Emotional Support Animals

Service Animals and Emotional Support Animals

To begin with, it is helpful to define these two categories of animals.

Service Animals – Service animals are dogs or miniature horses that are individually trained to do work or perform tasks for an individual with a disability and are allowed on campus as part of the ADA Amendments Act of 2008. The work or tasks performed by the service animal must be directly related to the individual’s disability.

Types of Service Animals may include, but are not limited to:

  • Guide Dog
  • Mobility Aid Dog
  • Seizure Alert Dog
  • PTSD Dog
  • Hearing Alert Dog
  • Diabetes Alert Dog
  • Migraine Alert Dog
  • Narcolepsy Alert Dog
  • Seizure Response Dog
  • Psychiatric Service Dog

More information about service animals.

Emotional Support Animals - Emotional Support Animals, sometimes used as part of a treatment plan are not considered service animals under the Americans with Disabilities Act. Individuals with a disability who can demonstrate a need for an Emotional Support Animal (ESA) in order to reside in University housing may apply for an ESA as a housing accommodation under the Fair Housing Act.  These animals are considered a different category than service animals.

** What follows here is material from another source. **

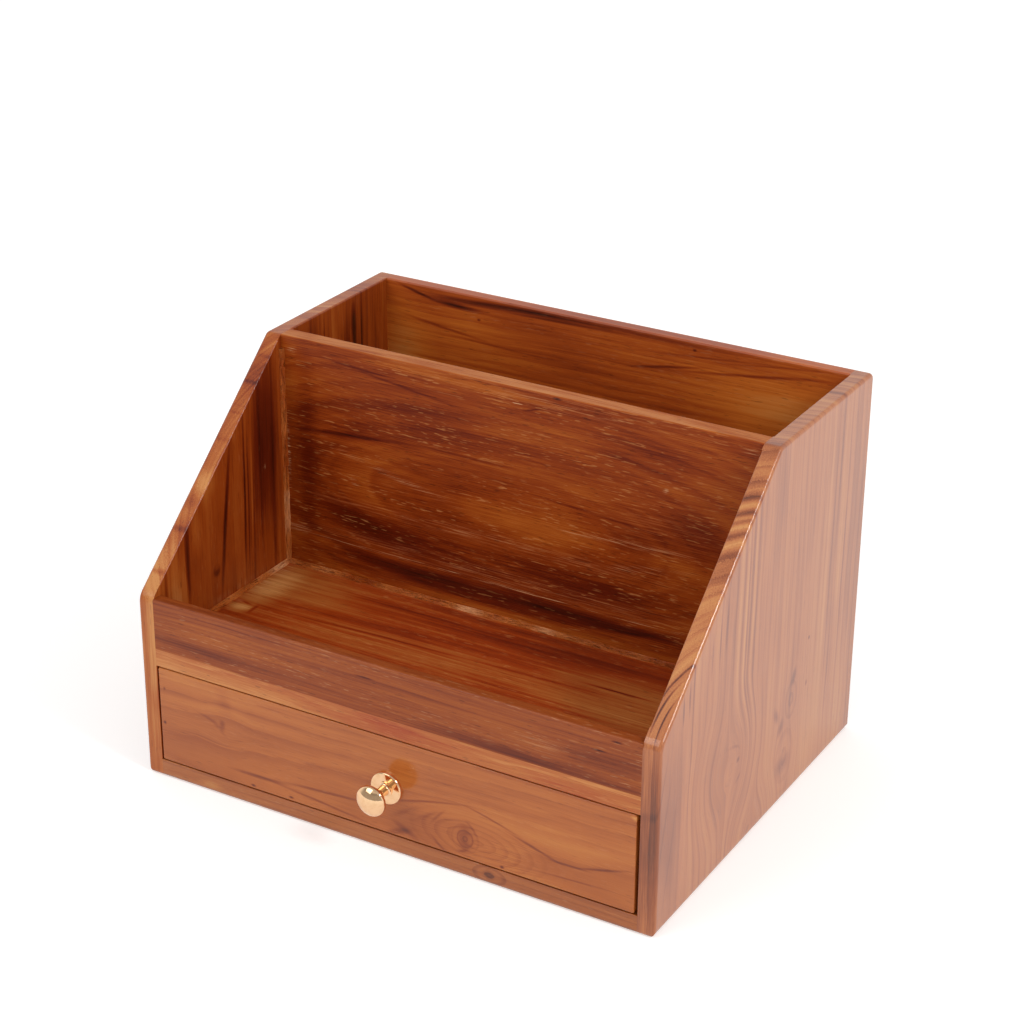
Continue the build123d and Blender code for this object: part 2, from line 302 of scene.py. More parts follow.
print("a fibre is about", FIBRE_REACH[0], "mm long and", FIBRE_REACH[1], "mm wide")

# %% [markdown]
# The last cells of a year's growth are dense, so each ring ends in a thin dark line. A knot is a
# branch cut across, with rings of its own that fade into the board's. In both, the season is the
# part of a year that has passed, and the line is drawn in late season. The tone is let into the
# season a little, so that no ring is perfectly even.

# %% The wood: lines of the years and of the knots
LATE_SEASON = (0.6, 1.0)
LATE_IN_KNOT = (0.45, 0.9)
KNOT_FADES = (0.75, 0.35)
UNEVEN_YEARS = 1.3


def late_wood(tree, tone, age, eyes, ring, depth):
    """How much the dense wood at the end of each year changes the tone, a number below 0."""
    years = calc(tree, "DIVIDE", age, ring)
    season = calc(tree, "FRACT", calc(tree, "MULTIPLY_ADD", tone, UNEVEN_YEARS, years))
    late = spread(tree, season, *LATE_SEASON, high=-depth, soft=True)
    for away, rings, knot_depth in eyes:
        season = calc(tree, "FRACT", calc(tree, "MULTIPLY_ADD", away, rings, tone))
        line = spread(tree, season, *LATE_IN_KNOT, high=-knot_depth, soft=True)
        fade = spread(tree, away, *KNOT_FADES)
        late = calc(tree, "MULTIPLY_ADD", line, fade, late)
    return late


print("late wood is the last", round(1 - LATE_SEASON[0], 2), "of a year's ring")

# %% [markdown]
# What belongs to one board alone is placed as soft ellipses that are added to the tone:
# marks, such as a pale patch or a speck, lie on the face, and streaks lie in the rings, so that
# they bend round the knots and turn up again where the same rings are cut on the board's edge. The
# narrow edges of a board were planed last: they look fresher than its faces, and the rings stand
# out more there. Which side a point is on is read from the direction of its surface.
# A few marks are painted light and painted shade instead of wood; each is named where it stands.

# %% The wood: the tone of one board


def tone_of_board(tree, turn, moved, age, eyes, ring, contrast, marks, streaks, edges, seed):
    """One number for the colour of the wood, and the fibres alone.

    edges is how much lighter the board's narrow edges are, and how much stronger the figure there.
    """
    along = add(tree, "SeparateXYZ", {0: moved})
    in_rings = add(tree, "CombineXYZ", {"X": (along, "X"), "Y": age, "Z": (along, "Z")})
    tone, fibres = figure(tree, moved, in_rings, ring, contrast, seed)
    tone = calc(tree, "ADD", tone, late_wood(tree, tone, age, eyes, ring, contrast[3]))
    for place, group in ((moved, marks), (in_rings, streaks)):
        for *ellipse, amount in group:
            patch = soft_ellipse(tree, place, *ellipse)
            tone = calc(tree, "MULTIPLY_ADD", patch, amount, tone)
    facing = add(tree, "TexCoord")
    turned = add(
        tree, "Mapping", {"Vector": (facing, "Normal"), "Rotation": turn}, vector_type="VECTOR"
    )
    outward = add(tree, "SeparateXYZ", {0: turned})
    flat = calc(tree, "ABSOLUTE", (outward, "Z"))
    edge = calc(tree, "MULTIPLY_ADD", flat, -1.0, 1.0)
    lighter, stronger = edges
    change = calc(tree, "MULTIPLY_ADD", tone, stronger, lighter - PLAIN_TONE * stronger)
    tone = calc(tree, "MULTIPLY_ADD", change, edge, tone)
    return tone, fibres


print("the five colours of a board sit at the tones", TONE_PLACES)

# %% [markdown]
# Teak is ring-porous: its pores are long open tubes, cut as short dashes on a face and as dots on
# a sawn end. Under dark lacquer some hold dust and polish and look pale, the rest are shadows.
# They come in rows, so their number waxes and wanes across the face. One noise gives both kinds:
# its highest places are the open pores and its lowest ones the filled pores. Glue and putty wiped
# across the grain fill its hollows too, and leave a broken pale film.

# %% The wood: pores and smears
PORE_REACH = (8, 0.9, 0.9)
PORE_SHIFT = (7, 3)
PORE_ROW_REACH = (120, 9, 40)
OPEN_PORES = (0.66, 0.75)
FILLED_PORES = (0.38, 0.29)
PORE_ROWS = (0.38, 0.62)
BROKEN_FILM = (0.53, 0.62)
PUTTY = "#D2A074"


def blend_colour(tree, amount, under, over):
    """Lays an even colour over the colour that a node gives out."""
    return (add(tree, "Mix", {0: amount, 6: under, 7: linear(over)}, data_type="RGBA"), 2)


def with_pores(tree, wood, moved, dark, dark_pores, pale, pale_pores, seed):
    """The colour of the wood with its pores in it, and the open pores alone."""
    noise = stretched_noise(tree, moved, PORE_REACH, 1.0, (seed, *PORE_SHIFT))
    open_pores = spread(tree, noise, *OPEN_PORES, soft=True)
    filled = spread(tree, noise, *FILLED_PORES, high=pale_pores, soft=True)
    rows = spread(tree, stretched_noise(tree, moved, PORE_ROW_REACH, 2.0), *PORE_ROWS)
    dark_amount = calc(tree, "MULTIPLY", open_pores, dark_pores)
    pale_amount = calc(tree, "MULTIPLY", filled, rows)
    shaded = blend_colour(tree, dark_amount, wood, dark)
    return blend_colour(tree, pale_amount, shaded, pale), open_pores


def with_smears(tree, colour, moved, fibres, smears):
    """The colour with a film of putty over it, which breaks up along the fibres."""
    for *ellipse, amount in smears:
        patch = soft_ellipse(tree, moved, *ellipse)
        film = calc(tree, "MULTIPLY", spread(tree, fibres, *BROKEN_FILM), patch)
        colour = blend_colour(tree, calc(tree, "MULTIPLY", film, amount), colour, PUTTY)
    return colour


print("a pore is cut", PORE_REACH[0], "mm long and", PORE_REACH[1], "mm wide")

# %% [markdown]
# On top lies a clear coat. It is what gives this organizer its look: it mirrors the white room, so
# a face seen at a slant turns pinkish, while inside the tray, where it mirrors only more teak, the
# wood glows deep orange. Under it the fibres and the open pores can just be felt. The coat itself
# follows them only faintly, with the slow waves that a brush leaves.

# %% The wood: lacquer and the finished board material
POLISHED = (1.0, 0.12)
LACQUER_IOR = 1.5
WOOD_ROUGHNESS = (0.36, 0.56)
GRAIN_DEPTH = 0.1 * MM
BRUSH_WAVE = 14
BRUSH_DEPTH = 0.12 * MM
GRAIN_IN_COAT = 0.05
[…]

Types of Emotional Support Animals may include, but are not limited to:

  • Animals to relieve loneliness
  • Animals to help with depression
  • Animals to help with anxiety
  • Animals to help with certain phobias

More information about ESAs.

In recent years, the topic of Emotional Support Animals (ESAs) has been discussed more frequently. Health services all over the country have received numerous requests from students to write letters stating that they have a mental health or medical condition that would benefit from the presence of an animal. Most often these requests are made by students who report some kind of emotional distress or difficulty adjusting to the environment and would like to be able to have an animal to comfort them in a residence hall or an apartment that typically would not accept pets. Students need to have documentation of a disability and the need for an ESA. There is some research evidence that petting dogs can decrease nervous system arousal, increase serotonin, epinephrine, and oxytocin (all feel-good neurochemicals).

However, as psychologists and social workers at PACS, we do not prescribe emotional support animals and we do not issue letters stating that a student needs one. Here are some reasons why we maintain this stance on ESAs:

  1. ESAs are not Service Animals under the Americans with Disabilities Act (ADA) because they are not trained to perform a specific task to address a disability. If a student does meet the criteria for a disability (which could only be determined after a thorough assessment) then a variety of accommodations may be considered, typically in collaboration with the Disability Services for Students office on campus. Staff at PACS are not qualified to do assessments for service animals.
  2. At this time, there is not sufficient established empirically supported protocols for psychologists to assess for the appropriateness and need for an emotional support animal. There are also no legal or ethical guidelines dictating how to appropriately evaluate such requests. It should be noted that as more research and literature is generated and with the potential for legal standards to change, this stance may be revisited in the future.
  3. There are many things that may produce similar positive effects in human beings (exercise, music, etc.). We may even recommend those things to you as a part of a healthy lifestyle, but we do not prescribe them.

Please let us know if you are experiencing distressing emotional symptoms or if you are having difficulty adjusting to this environment. We are available to assess and treat you using the knowledge, skills, and tools we have been trained to use. We truly understand the love and connection people can have with animals, how they benefit us, and many students’ desires to have one. However, at this time we are not able to provide documentation to establish the need for ESAs. Students can discuss the need for an ESA with their primary care physician.